The similarities with Babel are legion. In both games, you play the subject of nefarious mind- and body-altering experiments performed upon you by uncaring corporate overlords. You're alone in a research facility in the aftermath of those failed experiments. You gather up the history of the experiments and the facility, piece by piece, (Spoiler - click to show)often by touching objects (although Babel's methodology for this is more organically tied to the story). In both games, you (Spoiler - click to show)fashion an antidote -- tragically never completed by the experimenters -- and have to safely enter a tainted airlocked lab in the northeast corner of the facility. So things may seem awfully familiar.
The primary difference is in tone. Babel is a science fiction/mystery story, with an emphasis on uncovering the truth of what happened at the station. One Eye Open is a horror story. There's a mystery here, but what you really need to know is: the experiment is really, really bad. Your job is to undo it as completely as possible.
There's no build up to the horror. It's all right there in front of you, almost from the first move, which runs counter to the usual horror imperatives of suspense and dread. What it lacks in those areas, though, One Eye Open makes up for in ickiness. The style is early David Cronenberg with the gore turned way up: meat and organs and orifices everywhere, pulsating behind everyday objects. It's agreeably revolting.
The game is a bit too long for the Comp. After two hours, most players will not have completed it (or at least they won't have gotten a good ending, I don't think), and the story is slow to unravel. When it finally does, though, it is very compelling. It's a testament to the storytelling skills of the authors that I persisted long past the judging to get a pretty good ending, and then finally found the best ending days later. Like with certain Cronenberg pictures (I'm thinking here of Videodrome or eXistenZ), I'm not entirely sure what it was I just saw, but I know that I couldn't take my eyes off it.

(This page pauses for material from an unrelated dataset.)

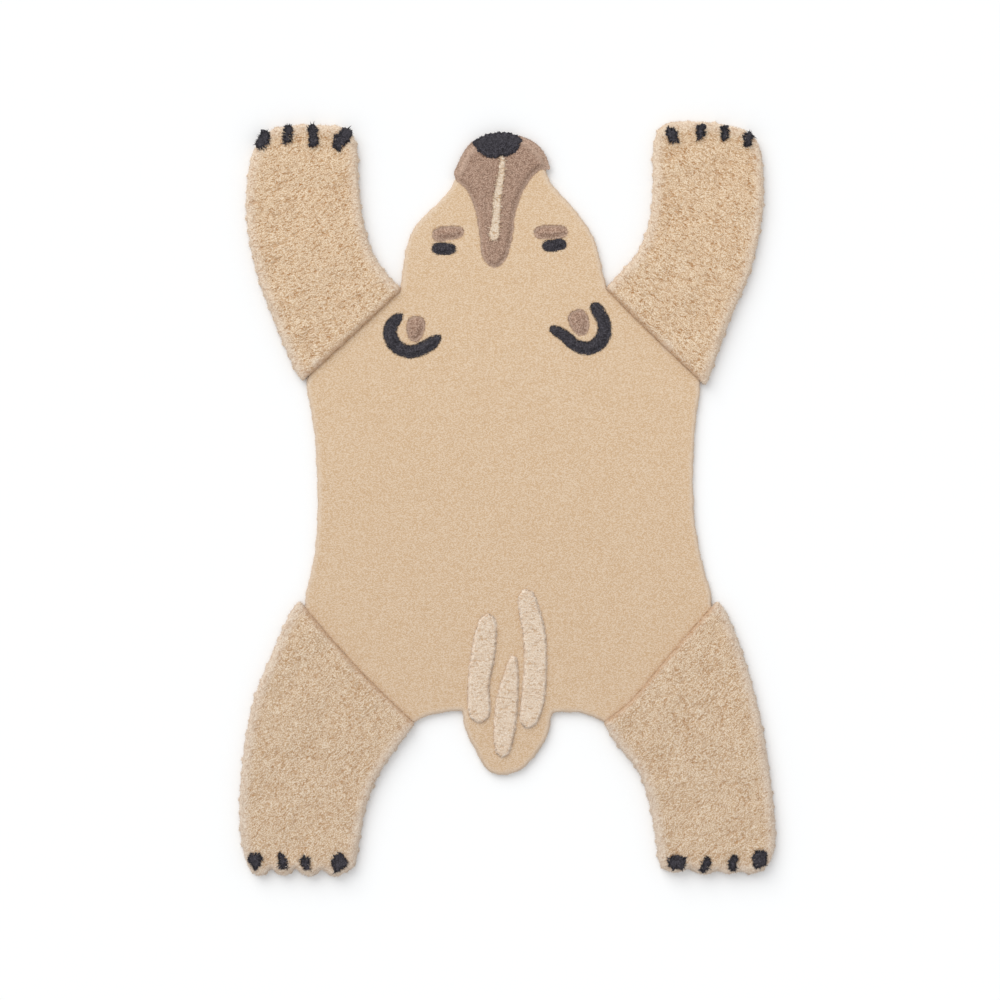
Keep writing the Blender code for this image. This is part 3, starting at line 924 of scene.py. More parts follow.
class SharedGroups:
    """The shader node groups that more than one finish uses.

    A range says where a reading begins to count and where it counts in full.
    """

    LINE_RANGE = (0.08, 0.01)
    BROKEN_RANGE = (0.5, 0.6)
    TIP_HIGHLIGHT_RANGE = (0.5, 0.66)
    SPECK_RANGE = (0.42, 0.58)
    PATCH = 110 * MM
    PATCH_RANGE = (0.4, 0.7)
    ROW = 7 * MM
    ROW_RANGE = (0.35, 0.65)
    ROW_SQUASH = (0.1, 1.0, 1.0)
    TAIL_SHADE_RANGE = (0.75, -0.75)

    def __init__(self) -> None:
        """Build the groups."""
        self.strokes = self.build_strokes()
        self.speckle = self.build_speckle()
        self.tone = self.build_tone_and_shade()

    @staticmethod
    def start(
        name: str, inputs: dict[str, str], outputs: dict[str, str]
    ) -> tuple[Wiring, bpy.types.bpy_prop_collection, bpy.types.Node]:
        """Start a group.

        Args:
            name: Its name.
            inputs: The kind of each input.
            outputs: The kind of each output.

        Returns:
            Its wiring, its input sockets, and its output node.
        """
        tree = bpy.data.node_groups.new(name, "ShaderNodeTree")
        for socket, kind in inputs.items():
            tree.interface.new_socket(socket, in_out="INPUT", socket_type="NodeSocket" + kind)
        for socket, kind in outputs.items():
            tree.interface.new_socket(socket, in_out="OUTPUT", socket_type="NodeSocket" + kind)
        entry = tree.nodes.new("NodeGroupInput")
        return Wiring(tree), entry.outputs, tree.nodes.new("NodeGroupOutput")

    @staticmethod
    def cells(wiring: Wiring, entry: bpy.types.bpy_prop_collection) -> bpy.types.NodeSocket:
        """The lie, counted in lengths of a stroke or speck along the rows and in widths of it across them."""
        across = wiring.math("DIVIDE", 1.0, entry["Width"])
        along = wiring.math("DIVIDE", across, entry["Stretch"])
        steps = wiring.add("CombineXYZ", {0: along, 1: across, 2: across}).outputs[0]
        return wiring.add("VectorMath", {0: entry["Lie"], 1: steps}, operation="MULTIPLY").outputs[0]

    def build_strokes(self) -> bpy.types.NodeTree:
        """Yarn seen from above: short strokes that follow the rows, and short curved partings between them.
        The finishes paint the strokes' tips lighter as a painted highlight and the partings darker as painted
        shade.

        Returns:
            The group, with a height, a tip highlight mask and a parting shade mask from 0 to 1.
        """
        wiring, entry, result = self.start(
            "wool_strokes",
            {"Lie": "Vector", "Width": "Float", "Stretch": "Float", "Parted": "Float"},
            {"Height": "Float", "TipHighlight": "Float", "PartingShade": "Float"},
        )
        cells = self.cells(wiring, entry)
        inputs = {"Vector": cells, "Scale": 1.0, "Detail": 2.0, "Roughness": 0.6, "Distortion": 0.3}
        height = wiring.add("TexNoise", inputs).outputs["Fac"]
        winding = wiring.add("TexNoise", {"Vector": cells, "Scale": 0.75, "Detail": 1.0}).outputs["Fac"]
        from_middle = wiring.math("ABSOLUTE", wiring.math("SUBTRACT", winding, 0.5))
        line = wiring.spread(from_middle, *self.LINE_RANGE)
        inputs = {"Vector": cells, "W": 5.0, "Scale": 0.6, "Detail": 1.0}
        where = wiring.add("TexNoise", inputs, noise_dimensions="4D").outputs["Fac"]
        broken = wiring.math("MULTIPLY", line, wiring.spread(where, *self.BROKEN_RANGE))
        parting = wiring.math("MULTIPLY", broken, entry["Parted"])
        wiring.tree.links.new(wiring.math("SUBTRACT", height, parting), result.inputs["Height"])
        # The strokes' tops, which the finishes paint lighter as a painted highlight.
        wiring.tree.links.new(wiring.spread(height, *self.TIP_HIGHLIGHT_RANGE), result.inputs["TipHighlight"])
        # The partings as a mask, which the finishes darken as painted shade.
        wiring.tree.links.new(parting, result.inputs["PartingShade"])
        return wiring.tree

    def build_speckle(self) -> bpy.types.NodeTree:
        """Single fibres: fine light and dark specks.

        Returns:
            The group, with a speck value from 0 to 1.
        """
        wiring, entry, result = self.start(
            "wool_speckle", {"Lie": "Vector", "Width": "Float", "Stretch": "Float"}, {"Speck": "Float"}
        )
        cells = self.cells(wiring, entry)
        fine = wiring.add("TexNoise", {"Vector": cells, "Scale": 1.0, "Detail": 1.0}).outputs["Fac"]
        wiring.tree.links.new(wiring.spread(fine, *self.SPECK_RANGE), result.inputs["Speck"])
        return wiring.tree

    def build_tone_and_shade(self) -> bpy.types.NodeTree:
        """Broad soft patches where the pile lies one way or another, faint tufting rows, and painted shade
        from nose to tail.

        Returns:
            The group, with patch, row and tail shade values from 0 to 1. The tail shade grows from nose to
            tail and darkens the colours as painted shade, as if the light fell off.
        """
        wiring, entry, result = self.start(
            "wool_tone_and_shade",
            {"Vector": "Vector", "Lie": "Vector"},
            {"Patch": "Float", "Row": "Float", "TailShade": "Float"},
        )
        inputs = {"Vector": entry["Vector"], "Scale": 1 / self.PATCH, "Detail": 3.0}
        patch = wiring.add("TexNoise", inputs).outputs["Fac"]
        wiring.tree.links.new(wiring.spread(patch, *self.PATCH_RANGE), result.inputs["Patch"])
        inputs = {0: entry["Lie"], 1: self.ROW_SQUASH}
        stretched = wiring.add("VectorMath", inputs, operation="MULTIPLY").outputs[0]
        inputs = {"Vector": stretched, "Scale": 1 / self.ROW, "Detail": 2.0}
        row = wiring.add("TexNoise", inputs).outputs["Fac"]
        wiring.tree.links.new(wiring.spread(row, *self.ROW_RANGE), result.inputs["Row"])
        along = wiring.add("SeparateXYZ", {0: entry["Vector"]}).outputs["Y"]
        wiring.tree.links.new(wiring.spread(along, *self.TAIL_SHADE_RANGE), result.inputs["TailShade"])
        return wiring.tree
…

The coding was mostly solid, with a few minor bugs and annoyances. I wrestled with the parser to get past a certain locked door, had trouble (Spoiler - click to show)putting a vaccine in a syringe, and found myself stymied by files in cabinets. There were some walls of text that could perhaps have been trimmed down as well. But these are insignificant issues that can easily be addressed in a post-Comp release. Familiar as it was, One Eye Open stuck with me, long after Babel did.
One Eye Open left me a bit torn on some issues - on the other hand it was a good and atmospheric game in the "deserted lab, biological horrors, piecing together the back story" genre of horror, and the game was skillfully written. Then again, I feel like I've done this a dozen times in console and computer FPS games during the last few years: going through labs full of biological monstrosities and looking for voice lo... ahem, I mean pieces of paper. The "concentrate on" gameplay was interesting, though, and a good way to build the back story.
In the end I played to the first ending, and then tinkered a bit to find some others but gave up. One reason for this was the feeling of having seen the genre too many times, others were some annoying disambiguation problems. If I mention the file cabinets and desks, I think people get what I mean.
This review might sound a bit too negative, since I did enjoy the first playthrough. For someone with a different gaming background this could be a four star game, easily.